Scientific contribution
When Orville Derby was invited to organize and direct the São Paulo Geographic and Geological Commission in 1886, he didn’t think twice about inviting his friend and former assistant to become his right-hand man. The expeditions they organized had a holistic, multidisciplinary view of regional studies, involving botanists, engineers, zoologists, surveyors, cartographers and photographers.

“The geographic data they produced laid the foundations for administrative measures such as supervising public land and fighting pests in the São Paulo coffee plantations, as well as investments in infrastructure and the economic development of the state,” says Ademir, adding: “A map is an economic and military tool as well as providing knowledge about the physical terrain without which it is impossible for a region to prosper.” The data gathered by the São Paulo Geographic and Geological Commission was published in other countries, such as Italy, to attract foreign immigrants.

During his years in São Paulo, from 1886 to 1904, Sampaio mapped the state’s territory and organized water and sewer services, initially working for São Paulo City and later for the state government.

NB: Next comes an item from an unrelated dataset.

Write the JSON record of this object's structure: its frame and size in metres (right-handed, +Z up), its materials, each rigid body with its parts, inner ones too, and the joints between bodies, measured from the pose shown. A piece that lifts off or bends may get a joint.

He also worked on the expansion of the Port of Santos, which was too small to handle the nation’s massive coffee exports.

“Theodoro Sampaio was responsible for the earliest scientific production from a Brazilian viewpoint. Previously, everything that had been done in that field in our country had resulted from the work of foreign scientists – Americans and Europeans who were attracted by Brazil’s abundant animal and plant life. Sampaio made that transition, and that was his main contribution to Brazilian science,” the scholar observes. It was no small contribution, particularly considering that he was a black man at a time when racial prejudice was particularly intense. And he did so without turning his back on his roots. When he was still in Rio de Janeiro, he purchased the manumission of his mother and three siblings as soon as he could.

In addition to being a scientist and civil engineer, Theodoro Sampaio also played additional roles as an architect, urban planner, anthropologist, historian, cartographer, geographer and artist – producing skilful drawings and landscapes. “I could even say that he was the first anthropologist in our history, because his expeditions analyzed the customs of the Amerindians and caboclos (people of mixed European and Amerindian descent). He didn’t limit himself to the potential of Brazil’s natural resources. He also took its cultural wealth and unique traits into consideration,” observes Ademir.

Going home
Sampaio returned to Bahia in 1905 and lived there for 30 years. He started his own business in the city of Salvador and signed a contract with the city government to build water and sewer systems in what is now the state capital. In addition to planning the project, he took part in its execution. However, the city government did not have enough money to build the works, which was a tremendous disappointment for the engineer.

Winning project was chosen from 338 submissions



In 1919, Sampaio planned Cidade da Luz (the City of Light), a big and bold urban development project that is now Salvador’s Pituba district. Twice elected to the Brazilian Congress, in 1927 and 1929, he was also the orator, editor and president of the Geographic and Historic Institute of Bahia from 1922 to 1936.

Theodoro Sampaio died in 1937 in Rio de Janeiro, but like many chapters of his life, the cause of his death is a mystery. At least, for now.